Developed by eight anonymous writers, the show will involve up
to fifty faculty and staff, including Acting President Beverly
Daniel Tatum, Dean of Faculty Donal O'Shea, and other members
of the College's senior staff. Faculty and staff are invited to
attend the dress rehearsal April 17. Students are invited to the
April 18 performance.
This year's presentation
of skits, music, and dance by members of the faculty and administration
continues a quadrennial tradition that began with Seven Princesses
in 1903, according to the College archives and special collections.
One article suggests that the show originated to raise funds to
build Mary Woolley Hall.
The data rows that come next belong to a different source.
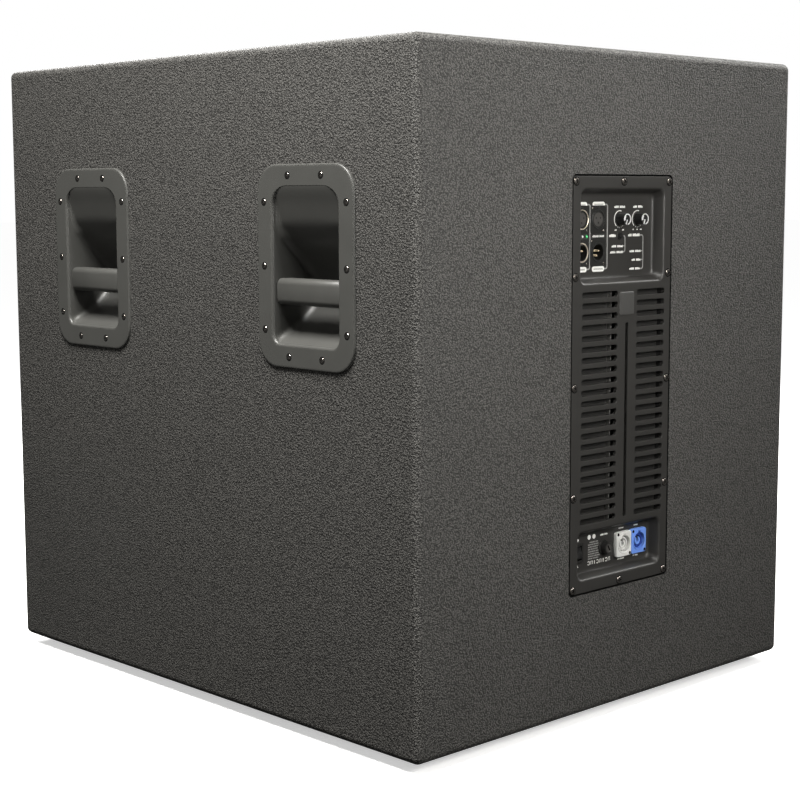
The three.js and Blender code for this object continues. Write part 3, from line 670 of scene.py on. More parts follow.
H_SCREWS = [(su * 25.5, sv * 91.6) for su in (1, -1) for sv in (1, -1)] + [(su * 62.9, dv) for su in (1, -1) for dv in (65, 0, -65)]
hn = 0
for sx in (1, -1):
    for cy in H_Y:
        hn += 1
        k = Kit()
        rings = [[to_side(sx, cy, *p) for p in r] for r in RINGS]
        k.loft(rings, 0, start=False, end=False)
        me = bpy.data.meshes.new("tmp")
        me.from_pydata([(x * S, y * S, z * S) for x, y, z in k.v], [], k.f)
        bm = bmesh.new()
        bm.from_mesh(me)
        bmesh.ops.remove_doubles(bm, verts=bm.verts, dist=0.02 * S)
        bmesh.ops.recalc_face_normals(bm, faces=bm.faces)
        # the open shell's faces have to look outwards, away from the cabinet
        out_dot = sum(f.normal.x * sx * f.calc_area() for f in bm.faces)
        if out_dot < 0:
            bmesh.ops.reverse_faces(bm, faces=bm.faces)
        bm.to_mesh(me)
        bm.free()
        o = bpy.data.objects.new("tmp", me)
        bpy.context.scene.collection.objects.link(o)
        sol = o.modifiers.new("wall", "SOLIDIFY")
        sol.thickness = 2.2 * S
        sol.offset = -1.0
        sol.use_even_offset = False
        sol.use_rim = True
        apply_mods(o)
        shell_me = o.data
        bpy.data.objects.remove(o)
        kb = Kit()
        # grip bar: a core that runs into both walls, and the bar with its rounded ends
        def bar(u0, u1, d0, d1, v0, v1, r, re):
            rs = []
            steps = [(0.0, 1.0), (0.3, 0.62), (0.7, 0.2), (1.0, 0.0)]
            for t, g in steps:
                rs.append((u0 + re * t, re * g))
            for t, g in steps[::-1]:
                rs.append((u1 - re * t, re * g))
            rr_ = []
            for u, g in rs:
                ring_ = rr(d0 + g, d1 - g, v0 + g, v1 - g, max(r - g * 0.4, 0.8), 5)
                rr_.append([to_side(sx, cy, u, v, d) for d, v in ring_])
            kb.loft(rr_)
        bz0, bz1 = 449 - H_Z, 476 - H_Z
        bar(-50.2, 50.2, 1.2, 23.5, bz0, bz1, 6.0, 3.4)
        bar(-51.6, 51.6, 5.5, 22.5, bz0 + 2.5, bz1 - 2.5, 6.0, 0.3)
        o2 = raw_object("tmp2", kb)
        bm = bmesh.new()
        bm.from_mesh(shell_me)
        bm.from_mesh(o2.data)
        me = bpy.data.meshes.new("handle_dish_%d" % hn)
        bm.to_mesh(me)
        bm.free()
        bpy.data.objects.remove(o2)
        me.materials.append(M["handle"])
        place("handle_dish_%d" % hn, me, "cabinet", ("handle_%d" % hn,), 40)
        ks = Kit()
        for i, (u, v) in enumerate(H_SCREWS):
            x, y, z = to_side(sx, cy, u, v, -2.5)
            put_screw(ks, SCREW_H, (x, y, z), (sx, 0, 0), turn=0.5 + i * 1.37 + hn, sunk=0.42)
            # dark seat round the head
            # dark ring round the head: painted shade of the dimple it sits in
            c = (y, z)
            ks.turn([(3.0, sx * (X1 + 2.4)), (4.0, sx * (X1 + 2.4)), (4.0, sx * (X1 + 2.54)), (3.0, sx * (X1 + 2.56))], c, 28, 2, axis="x", closed=True)
        ks.obj("handle_screws_%d" % hn, ["screw", "recess", "black"], sharp=30)

# ------------------------------------------------------------------ amplifier panel
PX = dict(xlr=[(27, 534.1), (54, 534.1)], link=[(27, 499.8), (54, 499.8)], dial=[(-9, 534.0), (-39, 534.0)],
          phase=(-9.4, 516.4), led=(45, 516.4), out=(-18.4, 182.2), inl=(-44.2, 182.2), fuse=(12, 182.5), sw=(54, 181.5))
k = Kit()
B = 0.55


def lower(k, ring_at, y0, T, b, back=True, mi=0):
    """Bevelled wall of an outline: ring_at(o) grows the outline by o; b is positive for a hole."""
    r = [on_y(ring_at(b), y0), on_y(ring_at(b * 0.3), y0 - abs(b) * 0.25), on_y(ring_at(0), y0 - abs(b)), on_y(ring_at(0), y0 - T)]
    k.loft(r, mi, False, False)


outline = (-A_W / 2, A_W / 2, A_Z0, A_Z1, 4.0)
slots = []
for i in range(22):
    z = 456.2 - 11.35 * i
    slots.append((8.0, 66.5, z - 3, z + 3, 2.95))
    slots.append((-71.5, -23.5, z - 3, z + 3, 2.95))
slots.append((-9.9, -5.1, 215, 425, 2.35))
bays = [(*CTL, 8.0), (*MNS, 8.0)]
BAYLIP = 2.6
front_holes = [rect(s, B, n=5) for s in slots] + [rect(b, BAYLIP, n=6) for b in bays]
cap(k, rect(outline, -B, n=5), front_holes, Y1)
back_holes = [rect(s, 0, n=5) for s in slots] + [rect(b, BAYLIP, n=6) for b in bays]
cap(k, rect(outline, 0, n=5), back_holes, Y1 - A_T)
lower(k, lambda o: rect(outline, -o, n=5), Y1, A_T, B)
for s in slots:
    lower(k, lambda o, s=s: rect(s, o, n=5), Y1, A_T, B)
for b in bays:
    u0, u1, v0, v1, r = b
    lean = [(BAYLIP, 0.0), (BAYLIP * 0.62, 0.16), (BAYLIP * 0.3, 0.62), (BAYLIP * 0.08, 1.3), (-0.35, 2.4), (-2.6, 8.6), (-3.1, 10.3),
            (-3.9, 11.7), (-5.2, 12.6), (-6.9, 12.95), (-8.5, 13.0)]
    rings = [on_y(rect(b, o, r=max(8 + o * 0.25, 5), n=6), Y1 - d) for o, d in lean]
    rings[0] = on_y(rect(b, BAYLIP, n=6), Y1)
    k.loft(rings, 0, False, False)
    ctl = v1 > 400
    drills = []
    if ctl:
        drills = [(x, z, 9.8) for x, z in PX["xlr"] + PX["link"]] + [(x, z, 3.6) for x, z in PX["dial"]] + [(*PX["phase"], 3.1), (*PX["led"], 1.7)]
    else:
        drills = [(*PX["out"], 12.3), (*PX["inl"], 12.3), (*PX["fuse"], 6.3)]
    holes = [circ(d) for d in drills]
    if not ctl:
        sxx, szz = PX["sw"]
        holes.append(rr(sxx - 6.3, sxx + 6.3, szz - 9.3, szz + 9.3, 0.5, 6))
    o, d = lean[-1]
    last = rect(b, o, r=max(8 + o * 0.25, 5), n=6)
    cap(k, last, holes, Y1 - 13.0)
    back = rect(b, -4.4, r=7, n=6)
    cap(k, back, holes, Y1 - 16.0)
    for h in holes:
        k.loft([on_y(h, Y1 - 13.0), on_y(h, Y1 - 16.0)], 0, False, False)
    k.loft([on_y(rect(b, BAYLIP, n=6), Y1 - A_T), on_y(rect(b, 1.4, r=8, n=6), Y1 - A_T - 1.0), on_y(rect(b, -1.6, r=8, n=6), Y1 - 13), on_y(back, Y1 - 16)], 0, False, False)
k.obj("amp_front_panel", ["panel"], replaces=("amp_panel",), sharp=38, weighted=True)

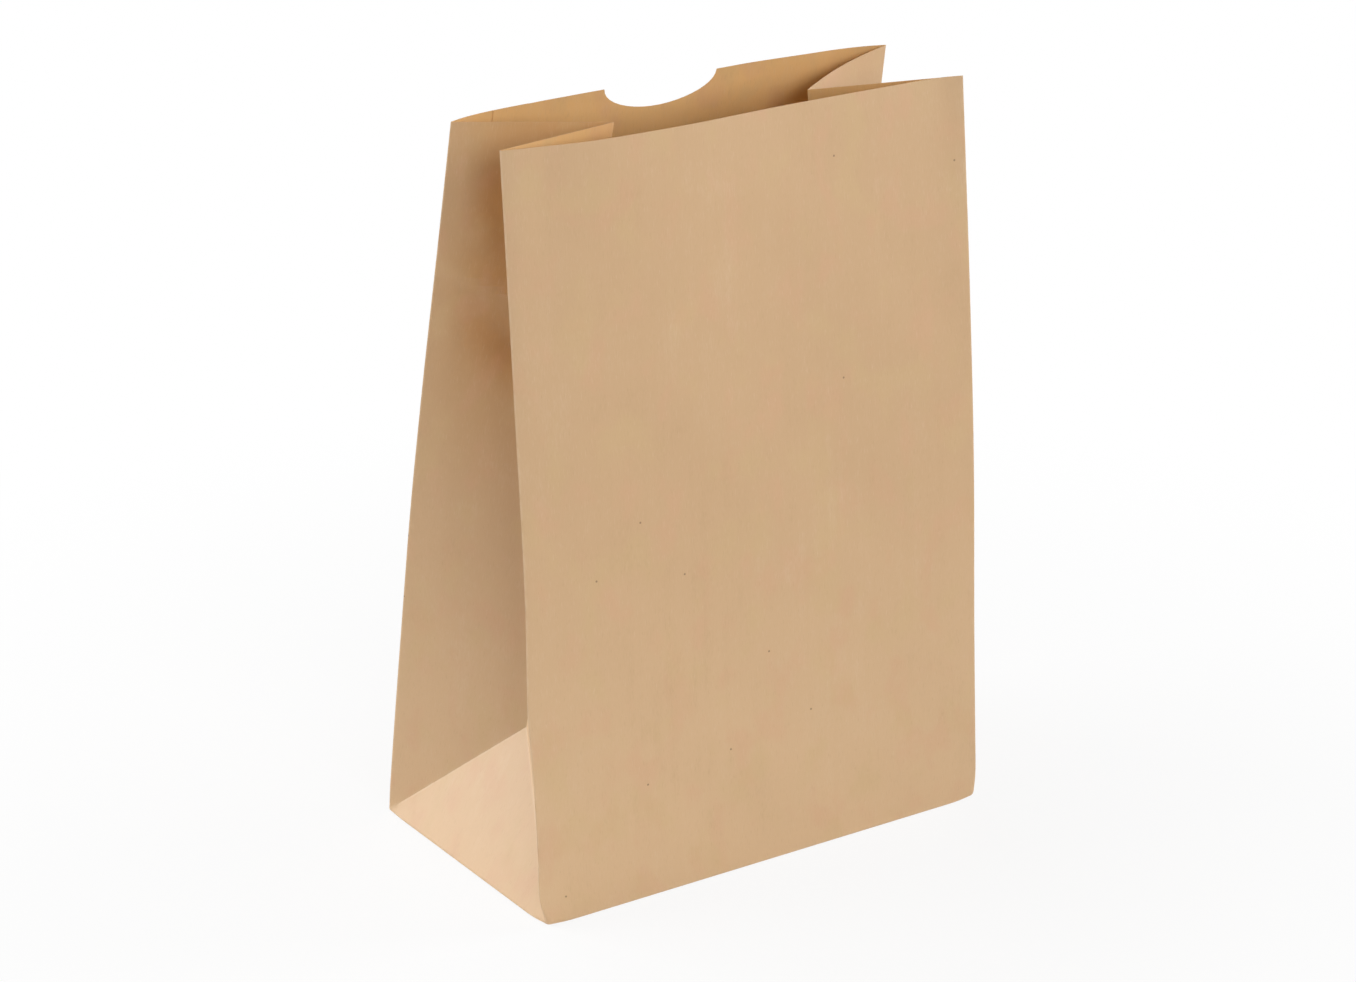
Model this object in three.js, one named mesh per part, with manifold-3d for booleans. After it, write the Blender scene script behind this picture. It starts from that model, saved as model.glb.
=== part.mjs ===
// A brown paper bag that stands open: a tube with two gusseted sides, folded shut below
// into a flat block bottom, with a thumb notch in the top edge of its back panel.
//
// Millimetres, +Z up, front panel towards -Y. The origin is the middle of the bottom,
// on the surface that the bag stands on.

import * as THREE from 'three';
import { mergeGeometries, mergeVertices } from 'three/addons/utils/BufferGeometryUtils.js';
import Module from 'manifold-3d';

const wasm = await Module();
wasm.setup();

// Cut sizes of the tube
const width = 152; // front and back panels, fold to fold
const depth = 90; // each gusseted side, fold to fold, laid flat
const height = 220; // bottom fold to top edge, along the paper
const paper = 0.12; // one thickness
const notchWidth = 40;
const notchDepth = 8.6;
const notchOffset = -1.5; // from the middle of the panel, towards the left

// Glued overlaps
const bottomLap = 14; // the front's flap over the back's, across the middle of the bottom
const seamLap = 12; // the tube's long seam, up the back panel
const seamInset = 16; // from the back left fold to the seam
const seamStep = 0.4; // in which the paper settles down past the seam's edge
const foldLip = 1.2; // paper left along a side's bottom fold, before the end flap shows
const cornerGap = 0.5; // from a bottom corner to the 45 degree ends of the long flaps
const flapGap = 0.4; // from the edges of an end flap to the foot of the walls around it
const lapLine = 0.5; // width of the line that the lapped flap's edge leaves under the bottom

// How the bag stands: angles in degrees, from upright
const lean = { frontLeft: 2, frontRight: 2.5, backLeft: 9.8, backRight: 7.8 };
const drift = 1.5; // front panel to the left, back panel to the right
const bow = { front: 2.5, back: 5 }; // outward swell of the top edges
const tuck = 19.5; // how far the peak of each side's bottom triangle leans in
const creaseDip = 7; // fall of the gusset's top edges towards the centre crease

// Grid of the folded sheet
const cornerCells = 5; // from a fold to the centre crease, and up to the triangle's peak
const upperRows = 12;
const panelColumns = 12;

const half = depth / 2;
const peakHeight = Math.sqrt(half ** 2 - tuck ** 2);
const flapLength = half + bottomLap / 2;
const layer = { longFlap: 0, web: 1, endFlap: 2, top: 3 }; // undersides, in papers
const glueLine = (layer.longFlap + layer.web) / 2; // where added layers end, inside the sheet
const radians = THREE.MathUtils.degToRad;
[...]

The event was repeated every four years
thereafter, with proceeds from ticket sales benefiting a range
of campus projects, such as furnishings and equipment for the
new health center in 1960 and scholarships in 1972. Faculty who
hammed it up for the 1956 show, titled Ham's Tales from Shakespeare,
for example, raised more than $1,500. Their skits parodied both
Shakespeare's plays and Roswell G. Ham, MHC president and Shakespeare
scholar, and lampooned integrated (interdisciplinary) courses,
the then-current trend in education.
The 1984 X Libris
or, Out of Print! had fun with books, "great and otherwise,"
from Hawthorne's The Scarlet Letter to Jane Fonda's Workout Book.
Its skits included "Scarlet Letters or, The Wages of Syntax:
A Grim Allegory," "The Thyming of the Stew: A Spicy
Rehash of Shakespeare," and "Jane's Fighting Hips (of
which Jane are we Fonda?)."
Records show that
in 1988, faculty agreed to stop the show, which had become difficult
to arrange and rehearse due to time constraints of dual-career
families and increasing numbers of faculty and staff living far
from campus. Disappointment voiced by the senior class prompted
a 1988 science faculty talent show, followed by a 1989 Faculty
Know Show. In 1993, the campus enjoyed Faculty Show for Seniors,
which was repeated, with some new material, in 1994. These improvisations
reestablished the faculty show tradition, although recent productions
have been much less extravagant than early ones, which included
elaborate costumes, makeup, sets, props, printed tickets, and
original compositions of choral and instrumental music.